Start of Recorded data
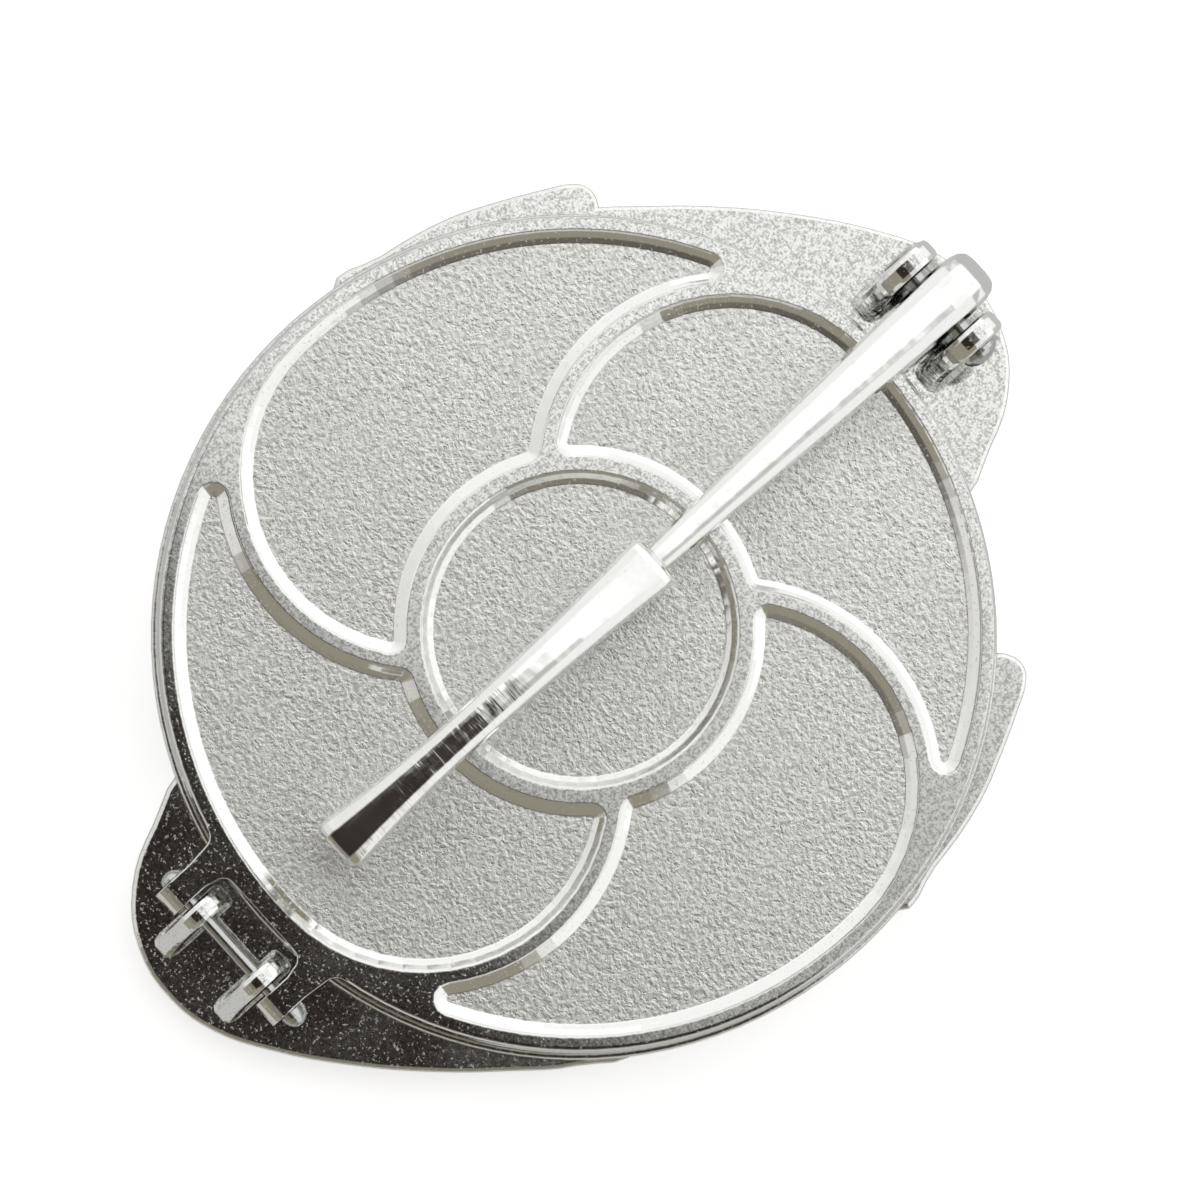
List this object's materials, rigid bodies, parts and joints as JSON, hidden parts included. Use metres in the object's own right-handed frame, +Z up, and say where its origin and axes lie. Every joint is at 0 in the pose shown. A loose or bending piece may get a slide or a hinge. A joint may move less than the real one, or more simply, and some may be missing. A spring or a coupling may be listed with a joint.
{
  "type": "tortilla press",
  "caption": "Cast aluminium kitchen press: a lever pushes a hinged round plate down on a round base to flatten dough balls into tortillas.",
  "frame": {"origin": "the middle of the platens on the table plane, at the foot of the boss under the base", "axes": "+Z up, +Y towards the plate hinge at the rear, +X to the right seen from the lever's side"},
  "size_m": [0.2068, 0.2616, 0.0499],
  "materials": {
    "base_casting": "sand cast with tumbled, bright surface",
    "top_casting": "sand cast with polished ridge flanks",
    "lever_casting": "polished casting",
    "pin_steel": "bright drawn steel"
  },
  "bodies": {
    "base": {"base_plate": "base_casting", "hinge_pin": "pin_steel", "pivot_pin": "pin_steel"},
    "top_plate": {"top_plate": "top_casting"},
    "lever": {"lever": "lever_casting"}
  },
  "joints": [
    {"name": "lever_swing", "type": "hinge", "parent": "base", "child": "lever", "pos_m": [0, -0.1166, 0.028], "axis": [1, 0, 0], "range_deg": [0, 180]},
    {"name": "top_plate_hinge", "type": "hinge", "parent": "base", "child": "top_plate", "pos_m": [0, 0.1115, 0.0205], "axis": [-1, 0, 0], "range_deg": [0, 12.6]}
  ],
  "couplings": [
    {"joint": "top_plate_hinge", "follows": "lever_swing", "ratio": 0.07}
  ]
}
End of Recorded data
Could you quote the material above in full, exactly as it stands?

**Expected output**
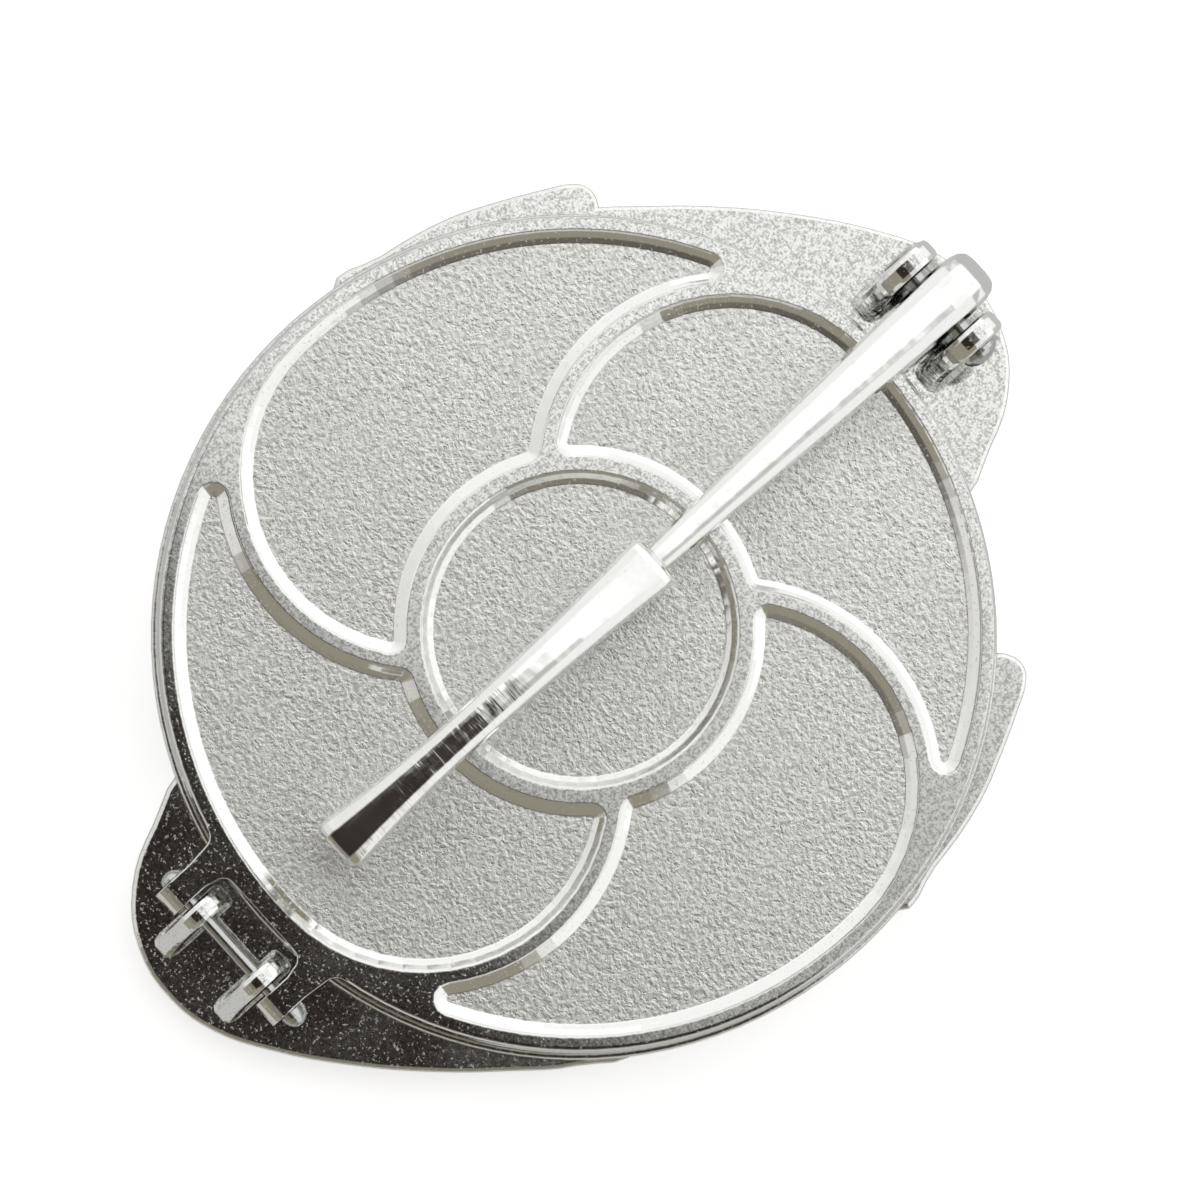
List this object's materials, rigid bodies, parts and joints as JSON, hidden parts included. Use metres in the object's own right-handed frame, +Z up, and say where its origin and axes lie. Every joint is at 0 in the pose shown. A loose or bending piece may get a slide or a hinge. A joint may move less than the real one, or more simply, and some may be missing. A spring or a coupling may be listed with a joint.
{
  "type": "tortilla press",
  "caption": "Cast aluminium kitchen press: a lever pushes a hinged round plate down on a round base to flatten dough balls into tortillas.",
  "frame": {"origin": "the middle of the platens on the table plane, at the foot of the boss under the base", "axes": "+Z up, +Y towards the plate hinge at the rear, +X to the right seen from the lever's side"},
  "size_m": [0.2068, 0.2616, 0.0499],
  "materials": {
    "base_casting": "sand cast with tumbled, bright surface",
    "top_casting": "sand cast with polished ridge flanks",
    "lever_casting": "polished casting",
    "pin_steel": "bright drawn steel"
  },
  "bodies": {
    "base": {"base_plate": "base_casting", "hinge_pin": "pin_steel", "pivot_pin": "pin_steel"},
    "top_plate": {"top_plate": "top_casting"},
    "lever": {"lever": "lever_casting"}
  },
  "joints": [
    {"name": "lever_swing", "type": "hinge", "parent": "base", "child": "lever", "pos_m": [0, -0.1166, 0.028], "axis": [1, 0, 0], "range_deg": [0, 180]},
    {"name": "top_plate_hinge", "type": "hinge", "parent": "base", "child": "top_plate", "pos_m": [0, 0.1115, 0.0205], "axis": [-1, 0, 0], "range_deg": [0, 12.6]}
  ],
  "couplings": [
    {"joint": "top_plate_hinge", "follows": "lever_swing", "ratio": 0.07}
  ]
}